If you're in Queenstown with that romantic someone and money is no object, Sunrise Balloons will transport you at dawn via hot air balloon over the Wakatipu Basin in near silence, concluding with a champagne breakfast upon landing.

Mountain bikers will find some fun single track just a short ride from Queenstown along the forests skirting Lake Wakatipu. I can't remember which shop I rented my bike from, but there are plenty. Just stroll into town and look around, or search online. A quick glance in Google uncovered a number of different operators.

Another fun option is parapenting or paragliding. Or hang gliding. Or para hang penting while gliding. Whatever. There are a dozen or more operators. A good jump to do is one from above the gondola on Bob's Peak. A tandem jump will run you about $50 US.

If you're visiting Queenstown during their winter (late June-September), hit the mountains for some skiing.

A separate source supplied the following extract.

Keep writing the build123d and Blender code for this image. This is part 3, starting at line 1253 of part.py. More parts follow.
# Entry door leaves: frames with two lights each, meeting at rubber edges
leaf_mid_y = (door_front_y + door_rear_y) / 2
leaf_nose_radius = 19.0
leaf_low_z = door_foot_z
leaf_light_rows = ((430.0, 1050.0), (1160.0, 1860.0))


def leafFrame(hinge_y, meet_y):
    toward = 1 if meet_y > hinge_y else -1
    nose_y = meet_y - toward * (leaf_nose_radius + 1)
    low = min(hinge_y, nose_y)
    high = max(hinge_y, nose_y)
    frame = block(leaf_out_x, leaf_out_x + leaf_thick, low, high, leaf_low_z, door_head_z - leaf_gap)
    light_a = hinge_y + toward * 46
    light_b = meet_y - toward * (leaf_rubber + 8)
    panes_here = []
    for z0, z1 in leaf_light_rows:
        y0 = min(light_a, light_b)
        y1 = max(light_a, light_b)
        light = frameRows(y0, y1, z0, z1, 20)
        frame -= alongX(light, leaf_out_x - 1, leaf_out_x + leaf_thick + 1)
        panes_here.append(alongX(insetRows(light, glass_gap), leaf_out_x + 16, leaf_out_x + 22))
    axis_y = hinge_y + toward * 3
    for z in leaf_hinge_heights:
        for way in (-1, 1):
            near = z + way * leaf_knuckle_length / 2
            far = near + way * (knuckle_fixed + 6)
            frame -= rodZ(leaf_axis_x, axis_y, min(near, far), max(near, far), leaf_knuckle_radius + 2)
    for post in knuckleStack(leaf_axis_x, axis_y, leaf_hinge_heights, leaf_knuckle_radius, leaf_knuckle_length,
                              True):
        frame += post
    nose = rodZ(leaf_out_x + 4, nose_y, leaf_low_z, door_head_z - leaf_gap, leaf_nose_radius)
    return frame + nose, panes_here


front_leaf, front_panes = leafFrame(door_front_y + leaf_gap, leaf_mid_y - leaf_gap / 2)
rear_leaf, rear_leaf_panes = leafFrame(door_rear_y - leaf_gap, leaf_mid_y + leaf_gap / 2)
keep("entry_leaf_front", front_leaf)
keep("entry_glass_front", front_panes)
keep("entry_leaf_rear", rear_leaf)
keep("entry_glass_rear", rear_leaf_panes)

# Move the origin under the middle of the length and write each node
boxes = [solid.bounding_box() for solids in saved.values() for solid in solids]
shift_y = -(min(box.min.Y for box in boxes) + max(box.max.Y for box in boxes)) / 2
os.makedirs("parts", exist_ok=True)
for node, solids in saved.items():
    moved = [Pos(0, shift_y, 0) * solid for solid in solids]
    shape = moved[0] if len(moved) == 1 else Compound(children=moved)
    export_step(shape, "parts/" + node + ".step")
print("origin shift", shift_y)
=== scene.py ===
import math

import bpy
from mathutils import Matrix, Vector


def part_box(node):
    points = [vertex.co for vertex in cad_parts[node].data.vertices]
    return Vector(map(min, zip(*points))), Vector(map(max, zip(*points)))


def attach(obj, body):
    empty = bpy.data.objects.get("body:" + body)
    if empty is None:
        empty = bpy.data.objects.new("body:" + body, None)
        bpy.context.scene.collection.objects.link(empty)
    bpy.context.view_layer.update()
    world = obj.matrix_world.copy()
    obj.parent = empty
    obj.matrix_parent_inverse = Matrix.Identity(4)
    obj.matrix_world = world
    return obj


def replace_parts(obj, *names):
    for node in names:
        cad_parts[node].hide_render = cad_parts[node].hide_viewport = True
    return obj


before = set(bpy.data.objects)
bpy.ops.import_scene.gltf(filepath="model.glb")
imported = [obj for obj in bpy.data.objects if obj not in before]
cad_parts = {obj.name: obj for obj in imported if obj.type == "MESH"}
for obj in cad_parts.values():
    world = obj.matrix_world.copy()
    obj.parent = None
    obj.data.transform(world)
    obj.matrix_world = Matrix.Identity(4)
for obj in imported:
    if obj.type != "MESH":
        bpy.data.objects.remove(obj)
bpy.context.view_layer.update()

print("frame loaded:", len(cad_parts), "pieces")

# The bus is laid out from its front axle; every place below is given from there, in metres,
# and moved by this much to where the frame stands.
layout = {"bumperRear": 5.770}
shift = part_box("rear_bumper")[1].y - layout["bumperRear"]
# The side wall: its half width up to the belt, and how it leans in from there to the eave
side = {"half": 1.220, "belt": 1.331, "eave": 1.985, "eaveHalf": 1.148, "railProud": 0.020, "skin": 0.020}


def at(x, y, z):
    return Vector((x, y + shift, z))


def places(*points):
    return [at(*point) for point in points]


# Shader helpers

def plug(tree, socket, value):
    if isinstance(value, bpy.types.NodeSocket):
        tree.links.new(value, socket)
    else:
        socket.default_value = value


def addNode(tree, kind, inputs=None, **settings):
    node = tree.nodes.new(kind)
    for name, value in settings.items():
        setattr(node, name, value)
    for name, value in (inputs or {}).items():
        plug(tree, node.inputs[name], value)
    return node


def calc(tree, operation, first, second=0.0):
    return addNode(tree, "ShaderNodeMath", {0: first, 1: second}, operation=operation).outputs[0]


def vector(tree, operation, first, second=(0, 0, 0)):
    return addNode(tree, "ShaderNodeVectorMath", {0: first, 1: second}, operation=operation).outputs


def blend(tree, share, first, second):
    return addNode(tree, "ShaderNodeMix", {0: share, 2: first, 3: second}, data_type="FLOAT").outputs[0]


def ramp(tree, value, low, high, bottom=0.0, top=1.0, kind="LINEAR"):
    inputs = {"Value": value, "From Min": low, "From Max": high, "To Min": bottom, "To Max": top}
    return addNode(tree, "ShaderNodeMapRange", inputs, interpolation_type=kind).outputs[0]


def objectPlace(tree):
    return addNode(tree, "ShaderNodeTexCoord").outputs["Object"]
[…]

I could go on and on. Stunt plane flying, river boarding, skydiving, hiking, white water rafting...if you can imagine it, you can do it in Queenstown. If you can't find anything to do in Queenstown, I don't want to know you.

At night, if you're in the mood for some dancing, hit The World dance club. Remember to bring a passport or driver's license.

Shopping is also not a problem. Shops line all the downtown streets. I picked up some sweet New Zealand All Blacks rugby jerseys in town.